Trinity's churchmanship is difficult to ascertain from a special service. For many it was first and foremost a concert, not a religious service. If I had to call it anything, I'd say it was broad Anglican. Among the choral offerings were "Adam Lay Ybounden" by Boris Ord; "Christmas Lullaby", "Christmas Night" and "I Saw Three Ships" by John Rutter; and Harold Darke's lovely but chilling setting of "In the Bleak Midwinter." All were appropriate for the season, but personally I would not have included "I Saw Three Ships."

Exactly how long was the sermon?
There was no sermon. Even without it, the service ran for a little over an hour and a half.

Which part of the service was like being in heaven?
The relatively full church, which would surely would have been delightful had it been a regular Sunday service.

And which part was like being in... er... the other place?
The fact that many, if not most, of those sitting in the pews didn't seem to be there to worship.

What happened when you hung around after the service looking lost?
The pews quickly emptied, with few sticking around to hear the organ postlude.

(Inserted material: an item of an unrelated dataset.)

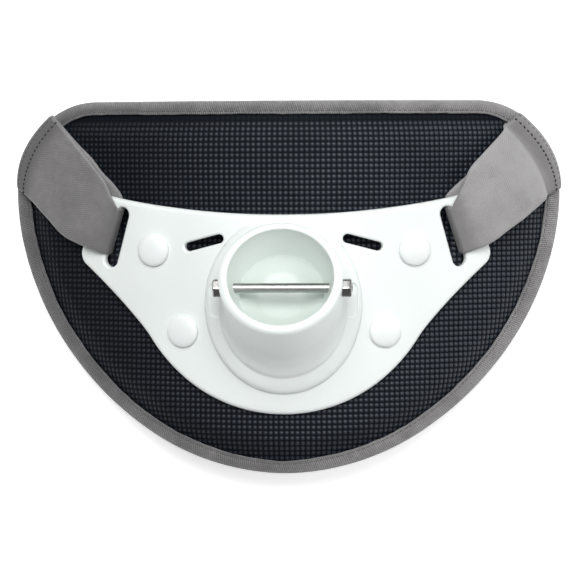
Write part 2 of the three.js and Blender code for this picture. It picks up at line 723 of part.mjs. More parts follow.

Everyone went in different directions – all of the doors seemed operational. Only a couple of dozen people made their way to the parish hall, where the service booklet indicated a reception was being held.

How would you describe the after-service coffee?
As I wasn't invited, I departed knowing that nobody, except for the rude gentleman I had confronted during the prelude, had probably paid me any attention or noticed I was even there.

How would you feel about making this church your regular (where 10 = ecstatic, 0 = terminal)?
5 – It would be helpful to see what a few typical Sunday services at Trinity are like before answering this question.

Did the service make you feel glad to be a Christian?
As much as it could, yes.

Trinity, Bay City, MI (Windows)

What one thing will you remember about all this in seven days' time?
The missed opportunity for Trinity to promote itself to anyone in attendance who was otherwise unfamiliar with it. One would have thought something as simple as a leaflet or tract, containing at least the schedule of regular services, would have been distributed or placed in the pews.